Problem statement – Say only how many lines contain the word "bending".

Dataset rows –
[START]

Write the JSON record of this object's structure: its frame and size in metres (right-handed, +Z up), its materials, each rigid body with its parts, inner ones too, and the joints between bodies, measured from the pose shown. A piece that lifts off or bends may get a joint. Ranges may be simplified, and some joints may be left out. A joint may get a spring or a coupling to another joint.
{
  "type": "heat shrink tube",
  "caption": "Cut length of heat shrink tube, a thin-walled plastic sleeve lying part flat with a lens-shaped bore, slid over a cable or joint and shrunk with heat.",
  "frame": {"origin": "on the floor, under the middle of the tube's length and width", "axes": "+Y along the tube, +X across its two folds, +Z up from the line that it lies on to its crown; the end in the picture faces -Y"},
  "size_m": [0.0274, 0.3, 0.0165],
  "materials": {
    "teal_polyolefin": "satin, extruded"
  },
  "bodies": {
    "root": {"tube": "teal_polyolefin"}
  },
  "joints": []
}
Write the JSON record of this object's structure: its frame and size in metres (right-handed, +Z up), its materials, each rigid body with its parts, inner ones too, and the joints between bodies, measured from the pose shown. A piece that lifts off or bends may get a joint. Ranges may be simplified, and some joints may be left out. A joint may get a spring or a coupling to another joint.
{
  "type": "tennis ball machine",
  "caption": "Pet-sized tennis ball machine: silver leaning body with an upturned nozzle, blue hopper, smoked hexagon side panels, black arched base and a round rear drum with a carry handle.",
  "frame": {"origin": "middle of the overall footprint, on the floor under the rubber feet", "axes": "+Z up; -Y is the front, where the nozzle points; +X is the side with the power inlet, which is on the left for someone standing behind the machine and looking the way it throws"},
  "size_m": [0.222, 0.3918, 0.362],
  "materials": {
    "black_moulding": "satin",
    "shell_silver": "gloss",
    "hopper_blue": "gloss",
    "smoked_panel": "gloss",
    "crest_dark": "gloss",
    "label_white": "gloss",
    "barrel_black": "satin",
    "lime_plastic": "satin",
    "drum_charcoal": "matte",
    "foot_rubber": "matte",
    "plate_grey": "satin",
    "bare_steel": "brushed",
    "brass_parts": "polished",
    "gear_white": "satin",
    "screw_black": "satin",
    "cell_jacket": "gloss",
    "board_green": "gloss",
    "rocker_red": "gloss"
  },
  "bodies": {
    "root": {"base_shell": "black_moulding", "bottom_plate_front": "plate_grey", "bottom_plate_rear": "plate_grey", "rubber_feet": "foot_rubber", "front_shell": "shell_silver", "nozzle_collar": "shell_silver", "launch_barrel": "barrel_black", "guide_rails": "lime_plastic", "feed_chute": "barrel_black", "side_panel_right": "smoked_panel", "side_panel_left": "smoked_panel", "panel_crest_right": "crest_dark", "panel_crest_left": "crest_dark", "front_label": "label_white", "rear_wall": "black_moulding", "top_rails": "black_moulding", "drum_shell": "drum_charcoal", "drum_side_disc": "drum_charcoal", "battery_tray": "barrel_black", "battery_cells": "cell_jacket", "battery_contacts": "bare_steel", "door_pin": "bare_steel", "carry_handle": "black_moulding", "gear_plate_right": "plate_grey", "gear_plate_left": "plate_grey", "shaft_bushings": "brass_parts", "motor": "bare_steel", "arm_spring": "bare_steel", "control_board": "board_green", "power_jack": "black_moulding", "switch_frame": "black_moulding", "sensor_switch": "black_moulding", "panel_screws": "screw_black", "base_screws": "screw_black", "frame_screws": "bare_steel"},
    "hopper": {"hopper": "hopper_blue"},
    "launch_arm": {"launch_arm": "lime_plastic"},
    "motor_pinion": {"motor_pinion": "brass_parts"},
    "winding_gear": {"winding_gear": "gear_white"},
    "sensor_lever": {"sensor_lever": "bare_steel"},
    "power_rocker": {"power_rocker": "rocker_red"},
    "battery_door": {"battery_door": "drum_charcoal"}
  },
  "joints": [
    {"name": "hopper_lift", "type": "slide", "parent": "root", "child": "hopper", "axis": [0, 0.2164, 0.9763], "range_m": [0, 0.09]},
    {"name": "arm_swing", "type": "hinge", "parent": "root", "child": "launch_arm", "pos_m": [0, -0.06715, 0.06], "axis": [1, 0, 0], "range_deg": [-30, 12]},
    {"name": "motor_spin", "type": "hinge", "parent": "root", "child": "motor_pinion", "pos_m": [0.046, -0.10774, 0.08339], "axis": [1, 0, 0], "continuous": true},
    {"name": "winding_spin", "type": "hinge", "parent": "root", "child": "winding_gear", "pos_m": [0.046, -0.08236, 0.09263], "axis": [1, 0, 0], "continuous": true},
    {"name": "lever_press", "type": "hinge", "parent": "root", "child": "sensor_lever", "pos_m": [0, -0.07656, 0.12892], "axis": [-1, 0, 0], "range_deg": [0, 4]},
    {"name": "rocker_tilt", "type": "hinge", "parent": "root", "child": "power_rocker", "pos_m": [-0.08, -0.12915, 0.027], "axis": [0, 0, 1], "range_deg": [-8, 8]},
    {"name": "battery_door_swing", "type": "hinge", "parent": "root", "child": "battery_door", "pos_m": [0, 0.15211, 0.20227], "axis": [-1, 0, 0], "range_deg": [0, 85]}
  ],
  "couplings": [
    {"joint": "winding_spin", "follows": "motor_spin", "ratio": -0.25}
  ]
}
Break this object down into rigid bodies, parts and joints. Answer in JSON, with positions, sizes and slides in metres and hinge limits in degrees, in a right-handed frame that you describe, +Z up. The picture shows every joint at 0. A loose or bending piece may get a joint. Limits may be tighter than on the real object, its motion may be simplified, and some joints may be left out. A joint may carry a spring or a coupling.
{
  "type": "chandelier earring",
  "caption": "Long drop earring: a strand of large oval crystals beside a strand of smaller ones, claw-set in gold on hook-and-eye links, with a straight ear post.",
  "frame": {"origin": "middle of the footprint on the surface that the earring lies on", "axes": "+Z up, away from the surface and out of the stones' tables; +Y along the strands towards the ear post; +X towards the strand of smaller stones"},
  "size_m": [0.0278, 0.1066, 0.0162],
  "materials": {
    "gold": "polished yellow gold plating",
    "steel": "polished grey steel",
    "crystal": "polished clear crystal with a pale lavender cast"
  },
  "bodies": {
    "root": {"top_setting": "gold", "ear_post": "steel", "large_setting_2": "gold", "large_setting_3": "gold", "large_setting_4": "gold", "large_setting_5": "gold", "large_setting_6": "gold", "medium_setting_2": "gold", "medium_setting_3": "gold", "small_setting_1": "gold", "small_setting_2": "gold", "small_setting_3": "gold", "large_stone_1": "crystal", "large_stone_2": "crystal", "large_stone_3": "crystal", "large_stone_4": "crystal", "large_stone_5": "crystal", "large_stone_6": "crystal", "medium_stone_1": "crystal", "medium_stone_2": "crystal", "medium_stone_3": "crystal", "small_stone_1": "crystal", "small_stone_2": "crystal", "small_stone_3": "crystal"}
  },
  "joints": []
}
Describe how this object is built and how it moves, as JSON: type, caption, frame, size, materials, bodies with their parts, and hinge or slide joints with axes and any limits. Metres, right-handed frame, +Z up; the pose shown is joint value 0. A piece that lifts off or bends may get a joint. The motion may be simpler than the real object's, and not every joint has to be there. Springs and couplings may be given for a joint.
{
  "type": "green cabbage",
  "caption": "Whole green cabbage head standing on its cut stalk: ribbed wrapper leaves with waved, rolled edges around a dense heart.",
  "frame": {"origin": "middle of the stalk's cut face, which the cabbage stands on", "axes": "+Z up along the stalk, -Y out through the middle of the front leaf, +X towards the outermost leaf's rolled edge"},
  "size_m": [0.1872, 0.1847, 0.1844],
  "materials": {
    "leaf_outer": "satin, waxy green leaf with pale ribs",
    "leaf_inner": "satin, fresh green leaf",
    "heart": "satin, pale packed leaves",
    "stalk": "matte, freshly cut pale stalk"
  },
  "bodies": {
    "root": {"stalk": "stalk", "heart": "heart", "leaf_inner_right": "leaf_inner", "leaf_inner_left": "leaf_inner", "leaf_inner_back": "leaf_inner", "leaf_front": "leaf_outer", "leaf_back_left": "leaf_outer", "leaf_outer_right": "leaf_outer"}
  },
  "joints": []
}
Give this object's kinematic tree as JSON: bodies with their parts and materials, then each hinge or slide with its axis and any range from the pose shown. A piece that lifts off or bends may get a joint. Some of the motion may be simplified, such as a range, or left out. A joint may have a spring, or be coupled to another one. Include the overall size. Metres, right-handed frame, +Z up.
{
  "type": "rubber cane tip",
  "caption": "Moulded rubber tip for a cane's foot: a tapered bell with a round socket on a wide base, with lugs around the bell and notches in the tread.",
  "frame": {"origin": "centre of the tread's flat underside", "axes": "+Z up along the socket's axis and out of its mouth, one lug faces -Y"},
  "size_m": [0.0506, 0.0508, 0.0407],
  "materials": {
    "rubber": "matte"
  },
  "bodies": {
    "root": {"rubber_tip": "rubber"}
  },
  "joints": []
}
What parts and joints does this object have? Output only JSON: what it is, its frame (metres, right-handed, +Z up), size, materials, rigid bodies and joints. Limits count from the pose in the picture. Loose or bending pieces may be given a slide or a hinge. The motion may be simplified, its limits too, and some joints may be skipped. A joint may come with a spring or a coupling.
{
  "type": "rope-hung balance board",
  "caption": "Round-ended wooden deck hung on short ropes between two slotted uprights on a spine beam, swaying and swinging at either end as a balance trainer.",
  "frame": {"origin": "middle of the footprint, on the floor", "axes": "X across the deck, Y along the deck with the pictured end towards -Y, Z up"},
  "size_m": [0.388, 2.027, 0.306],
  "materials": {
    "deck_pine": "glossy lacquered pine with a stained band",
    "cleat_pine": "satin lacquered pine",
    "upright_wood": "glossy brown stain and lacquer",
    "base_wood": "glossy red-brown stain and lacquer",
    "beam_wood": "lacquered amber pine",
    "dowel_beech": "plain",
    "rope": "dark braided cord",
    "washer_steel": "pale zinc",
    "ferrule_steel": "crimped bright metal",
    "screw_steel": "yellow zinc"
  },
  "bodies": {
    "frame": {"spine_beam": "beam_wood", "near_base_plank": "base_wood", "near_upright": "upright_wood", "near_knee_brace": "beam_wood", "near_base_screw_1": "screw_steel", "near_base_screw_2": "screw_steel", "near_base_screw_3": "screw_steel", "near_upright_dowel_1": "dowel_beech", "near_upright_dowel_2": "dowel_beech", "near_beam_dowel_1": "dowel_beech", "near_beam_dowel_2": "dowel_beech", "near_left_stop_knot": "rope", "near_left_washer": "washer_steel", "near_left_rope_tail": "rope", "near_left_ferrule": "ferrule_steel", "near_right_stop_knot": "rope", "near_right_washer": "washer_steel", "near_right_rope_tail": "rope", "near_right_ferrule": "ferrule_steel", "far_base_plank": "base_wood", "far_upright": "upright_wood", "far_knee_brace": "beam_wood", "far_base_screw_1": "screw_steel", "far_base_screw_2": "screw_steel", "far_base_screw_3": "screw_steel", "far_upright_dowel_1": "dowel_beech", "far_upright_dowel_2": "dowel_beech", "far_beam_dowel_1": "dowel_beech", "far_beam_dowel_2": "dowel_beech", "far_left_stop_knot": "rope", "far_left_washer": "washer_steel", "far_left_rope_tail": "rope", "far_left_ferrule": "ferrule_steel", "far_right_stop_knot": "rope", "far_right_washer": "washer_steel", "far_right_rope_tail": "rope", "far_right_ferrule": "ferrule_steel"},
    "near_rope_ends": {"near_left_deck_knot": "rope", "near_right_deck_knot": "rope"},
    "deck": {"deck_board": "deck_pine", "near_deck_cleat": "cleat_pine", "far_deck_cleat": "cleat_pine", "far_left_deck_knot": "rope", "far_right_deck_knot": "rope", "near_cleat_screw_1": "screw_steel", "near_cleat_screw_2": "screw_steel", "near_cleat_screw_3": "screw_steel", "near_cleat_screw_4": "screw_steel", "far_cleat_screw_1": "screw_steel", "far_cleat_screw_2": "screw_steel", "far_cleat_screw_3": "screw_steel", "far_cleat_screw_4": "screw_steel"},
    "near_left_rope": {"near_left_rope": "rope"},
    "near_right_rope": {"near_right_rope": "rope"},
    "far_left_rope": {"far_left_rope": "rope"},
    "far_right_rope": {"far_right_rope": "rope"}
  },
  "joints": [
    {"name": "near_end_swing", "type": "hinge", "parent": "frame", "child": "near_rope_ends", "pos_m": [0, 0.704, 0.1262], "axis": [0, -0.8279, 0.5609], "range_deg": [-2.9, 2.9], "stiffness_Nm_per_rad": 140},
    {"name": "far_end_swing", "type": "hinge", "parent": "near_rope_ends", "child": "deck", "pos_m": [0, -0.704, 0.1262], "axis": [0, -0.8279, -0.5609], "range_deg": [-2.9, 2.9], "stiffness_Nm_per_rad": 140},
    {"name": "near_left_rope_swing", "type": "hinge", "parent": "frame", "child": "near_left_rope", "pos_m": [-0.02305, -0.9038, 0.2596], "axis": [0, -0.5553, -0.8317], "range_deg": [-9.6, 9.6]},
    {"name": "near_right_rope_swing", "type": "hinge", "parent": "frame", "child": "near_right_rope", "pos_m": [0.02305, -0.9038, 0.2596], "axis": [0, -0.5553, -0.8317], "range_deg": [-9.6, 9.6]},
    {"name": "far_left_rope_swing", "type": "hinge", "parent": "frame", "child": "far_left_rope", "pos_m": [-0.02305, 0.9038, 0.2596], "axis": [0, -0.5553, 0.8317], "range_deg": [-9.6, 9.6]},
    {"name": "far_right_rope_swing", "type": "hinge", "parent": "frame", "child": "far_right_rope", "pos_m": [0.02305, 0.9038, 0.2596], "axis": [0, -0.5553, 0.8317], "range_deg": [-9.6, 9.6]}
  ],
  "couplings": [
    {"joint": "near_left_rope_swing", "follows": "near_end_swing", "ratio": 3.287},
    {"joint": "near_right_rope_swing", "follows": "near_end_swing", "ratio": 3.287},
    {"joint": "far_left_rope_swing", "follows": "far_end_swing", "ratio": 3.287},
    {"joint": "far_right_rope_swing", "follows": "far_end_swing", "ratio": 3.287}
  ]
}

[END]

Answer to this task – 2